**Given problem**. Copy verbatim the block of lines in the entries below whose first line contains "const clear = parent" and whose last line contains "cad_parts[node].hide_render = cad_parts[node].hide_viewport". Leave out all other lines.

**Provided material**.
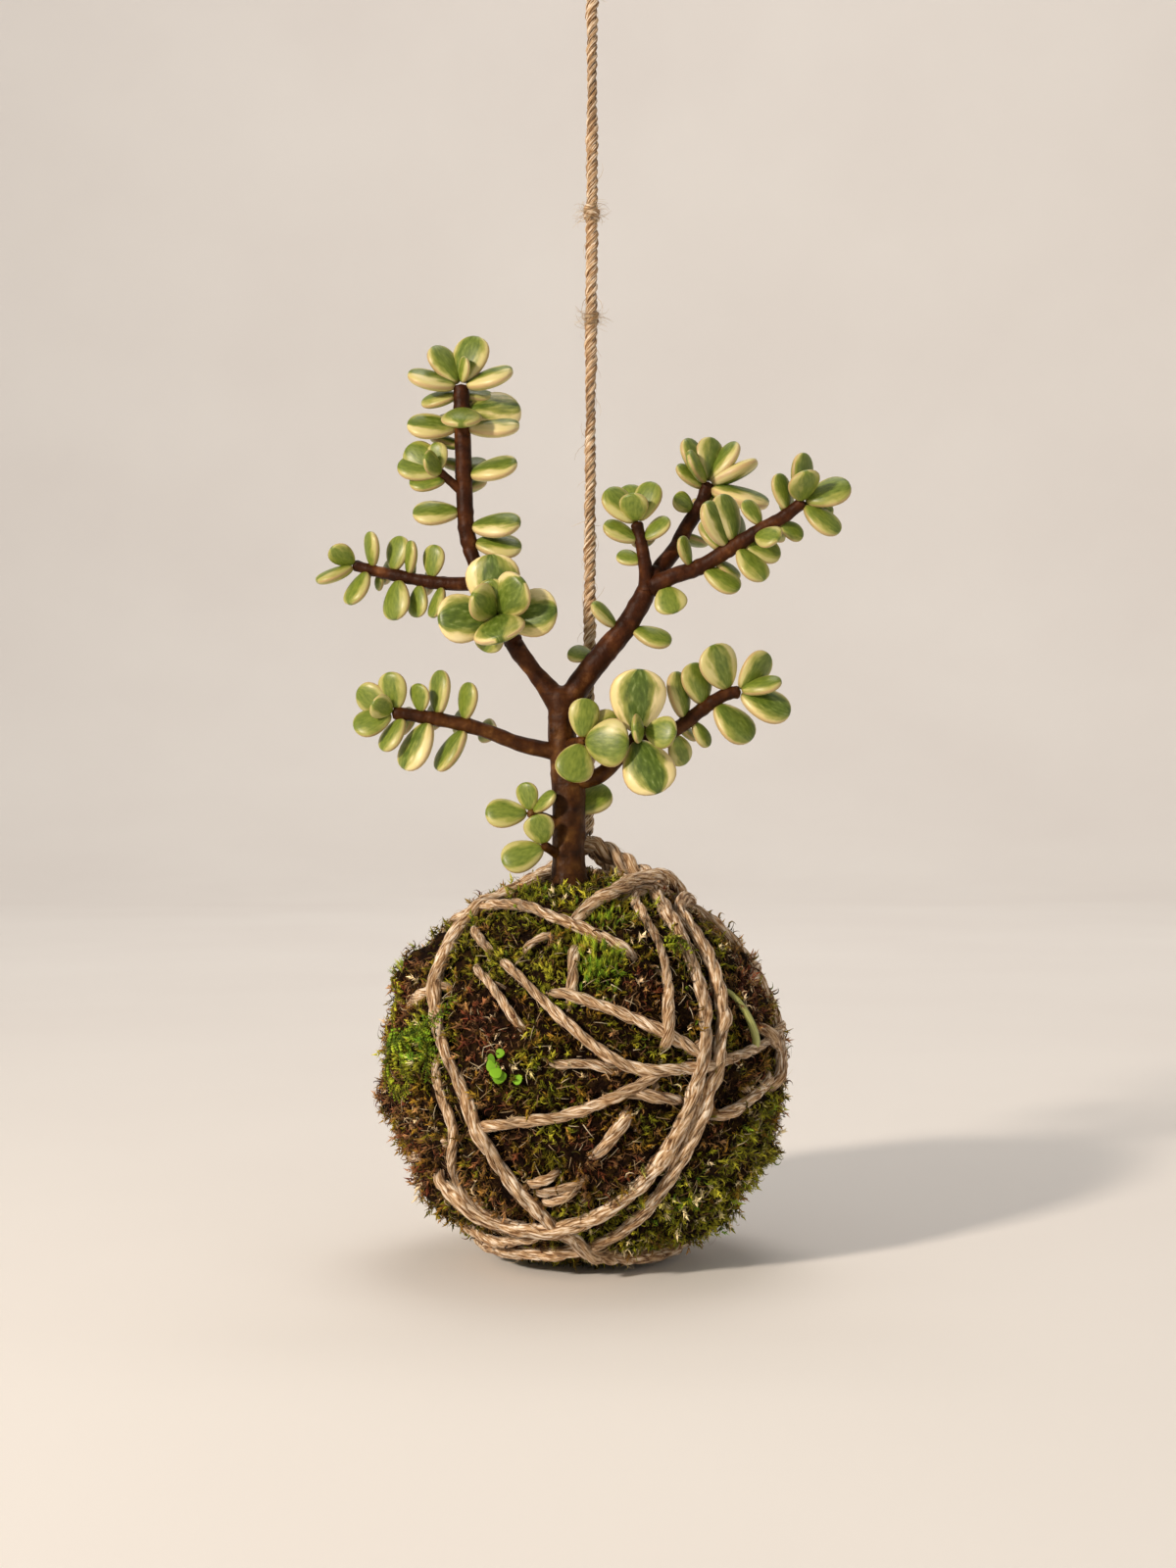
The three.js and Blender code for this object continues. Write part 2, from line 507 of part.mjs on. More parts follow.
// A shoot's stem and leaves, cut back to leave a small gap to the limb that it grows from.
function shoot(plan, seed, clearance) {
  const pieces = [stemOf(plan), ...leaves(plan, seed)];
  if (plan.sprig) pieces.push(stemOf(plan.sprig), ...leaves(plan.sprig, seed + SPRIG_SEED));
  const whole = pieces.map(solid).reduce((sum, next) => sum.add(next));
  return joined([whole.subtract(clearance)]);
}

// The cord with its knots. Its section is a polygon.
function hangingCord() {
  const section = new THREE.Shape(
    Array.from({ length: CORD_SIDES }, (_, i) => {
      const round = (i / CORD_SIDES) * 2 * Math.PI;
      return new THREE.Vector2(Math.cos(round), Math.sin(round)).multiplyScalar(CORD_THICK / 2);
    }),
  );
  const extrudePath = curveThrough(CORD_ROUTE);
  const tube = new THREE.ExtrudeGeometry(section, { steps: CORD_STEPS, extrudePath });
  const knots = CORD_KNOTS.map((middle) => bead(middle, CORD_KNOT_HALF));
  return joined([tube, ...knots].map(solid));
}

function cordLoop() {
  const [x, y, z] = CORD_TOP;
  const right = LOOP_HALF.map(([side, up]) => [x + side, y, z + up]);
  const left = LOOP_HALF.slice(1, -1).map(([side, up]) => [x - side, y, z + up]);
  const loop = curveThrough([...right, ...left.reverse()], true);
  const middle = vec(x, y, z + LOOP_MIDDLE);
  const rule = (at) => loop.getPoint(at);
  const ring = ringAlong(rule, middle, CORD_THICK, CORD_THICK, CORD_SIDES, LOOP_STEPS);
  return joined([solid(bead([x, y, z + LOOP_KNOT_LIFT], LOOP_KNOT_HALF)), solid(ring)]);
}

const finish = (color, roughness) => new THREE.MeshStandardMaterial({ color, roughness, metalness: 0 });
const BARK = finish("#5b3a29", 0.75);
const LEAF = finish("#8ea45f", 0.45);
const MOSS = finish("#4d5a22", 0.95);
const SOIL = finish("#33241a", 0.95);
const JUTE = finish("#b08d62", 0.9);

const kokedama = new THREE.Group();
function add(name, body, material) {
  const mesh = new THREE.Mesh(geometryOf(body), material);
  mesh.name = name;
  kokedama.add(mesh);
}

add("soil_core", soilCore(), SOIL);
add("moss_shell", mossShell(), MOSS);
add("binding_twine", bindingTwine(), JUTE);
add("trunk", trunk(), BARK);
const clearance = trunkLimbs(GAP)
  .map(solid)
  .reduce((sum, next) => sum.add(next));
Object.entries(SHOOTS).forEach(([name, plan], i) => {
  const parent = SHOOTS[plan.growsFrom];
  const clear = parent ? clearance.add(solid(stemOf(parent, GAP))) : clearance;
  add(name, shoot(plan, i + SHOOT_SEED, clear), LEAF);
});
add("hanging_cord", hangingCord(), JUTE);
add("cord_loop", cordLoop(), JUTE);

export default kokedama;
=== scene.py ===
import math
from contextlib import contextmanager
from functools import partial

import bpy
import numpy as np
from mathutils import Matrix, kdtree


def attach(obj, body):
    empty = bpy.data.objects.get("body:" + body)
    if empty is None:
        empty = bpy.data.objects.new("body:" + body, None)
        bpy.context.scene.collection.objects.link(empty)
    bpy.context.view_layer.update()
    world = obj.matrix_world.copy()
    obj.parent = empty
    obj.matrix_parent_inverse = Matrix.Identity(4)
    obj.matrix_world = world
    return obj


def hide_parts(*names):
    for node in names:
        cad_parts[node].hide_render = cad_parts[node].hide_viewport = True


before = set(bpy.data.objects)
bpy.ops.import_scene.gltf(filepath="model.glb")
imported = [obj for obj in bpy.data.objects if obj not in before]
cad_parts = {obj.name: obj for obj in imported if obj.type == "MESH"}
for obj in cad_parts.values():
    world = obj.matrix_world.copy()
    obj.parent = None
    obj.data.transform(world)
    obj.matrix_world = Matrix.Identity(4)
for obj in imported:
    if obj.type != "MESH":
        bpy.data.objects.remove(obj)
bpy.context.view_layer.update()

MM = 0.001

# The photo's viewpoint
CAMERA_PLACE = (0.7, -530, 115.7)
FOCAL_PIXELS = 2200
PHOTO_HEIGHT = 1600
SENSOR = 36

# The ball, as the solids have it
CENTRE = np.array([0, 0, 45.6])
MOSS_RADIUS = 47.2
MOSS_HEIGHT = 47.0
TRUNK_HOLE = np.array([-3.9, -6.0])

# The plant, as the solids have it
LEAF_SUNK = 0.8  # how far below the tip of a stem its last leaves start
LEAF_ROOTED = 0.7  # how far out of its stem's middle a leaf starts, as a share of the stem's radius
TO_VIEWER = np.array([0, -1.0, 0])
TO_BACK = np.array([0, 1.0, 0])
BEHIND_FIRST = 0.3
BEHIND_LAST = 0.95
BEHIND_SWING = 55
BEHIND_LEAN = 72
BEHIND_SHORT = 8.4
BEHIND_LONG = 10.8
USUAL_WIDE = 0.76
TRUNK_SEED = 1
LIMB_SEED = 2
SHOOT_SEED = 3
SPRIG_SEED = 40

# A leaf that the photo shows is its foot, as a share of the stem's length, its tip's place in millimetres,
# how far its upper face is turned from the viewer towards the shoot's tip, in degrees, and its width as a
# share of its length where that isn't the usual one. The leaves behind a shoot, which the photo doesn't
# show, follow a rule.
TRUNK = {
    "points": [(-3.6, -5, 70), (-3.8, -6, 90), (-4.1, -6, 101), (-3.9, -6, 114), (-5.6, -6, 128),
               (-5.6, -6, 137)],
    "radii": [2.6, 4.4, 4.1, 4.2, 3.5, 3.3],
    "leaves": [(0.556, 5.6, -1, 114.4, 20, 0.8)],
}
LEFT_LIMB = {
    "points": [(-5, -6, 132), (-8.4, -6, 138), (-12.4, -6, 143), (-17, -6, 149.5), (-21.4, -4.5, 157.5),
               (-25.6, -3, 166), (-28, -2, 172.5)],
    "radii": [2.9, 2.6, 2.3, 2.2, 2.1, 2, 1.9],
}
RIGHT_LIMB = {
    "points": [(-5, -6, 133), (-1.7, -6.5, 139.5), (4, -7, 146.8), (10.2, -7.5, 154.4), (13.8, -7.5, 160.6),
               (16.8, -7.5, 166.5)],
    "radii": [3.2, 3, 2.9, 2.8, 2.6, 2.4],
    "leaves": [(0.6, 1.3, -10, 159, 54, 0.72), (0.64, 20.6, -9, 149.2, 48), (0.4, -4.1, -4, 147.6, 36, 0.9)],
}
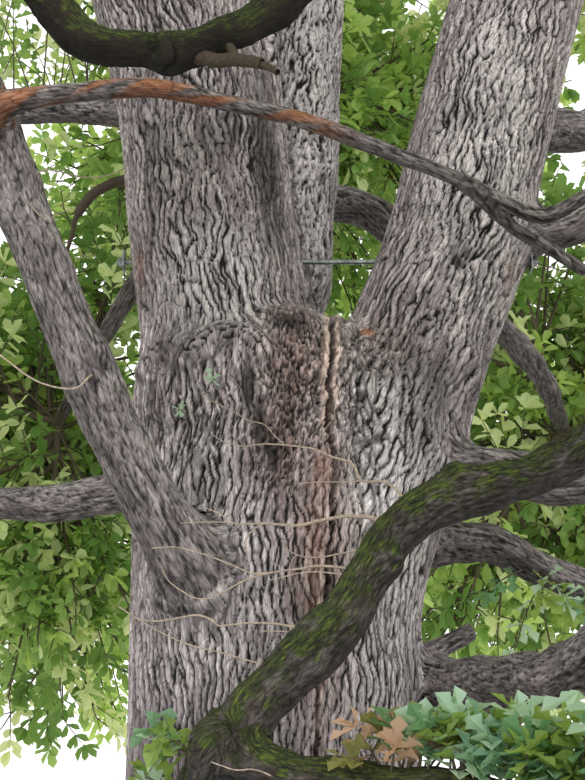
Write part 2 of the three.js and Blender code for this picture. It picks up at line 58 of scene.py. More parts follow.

**Correct response**.
  const clear = parent ? clearance.add(solid(stemOf(parent, GAP))) : clearance;
  add(name, shoot(plan, i + SHOOT_SEED, clear), LEAF);
});
add("hanging_cord", hangingCord(), JUTE);
add("cord_loop", cordLoop(), JUTE);

export default kokedama;
=== scene.py ===
import math
from contextlib import contextmanager
from functools import partial

import bpy
import numpy as np
from mathutils import Matrix, kdtree


def attach(obj, body):
    empty = bpy.data.objects.get("body:" + body)
    if empty is None:
        empty = bpy.data.objects.new("body:" + body, None)
        bpy.context.scene.collection.objects.link(empty)
    bpy.context.view_layer.update()
    world = obj.matrix_world.copy()
    obj.parent = empty
    obj.matrix_parent_inverse = Matrix.Identity(4)
    obj.matrix_world = world
    return obj


def hide_parts(*names):
    for node in names:
        cad_parts[node].hide_render = cad_parts[node].hide_viewport = True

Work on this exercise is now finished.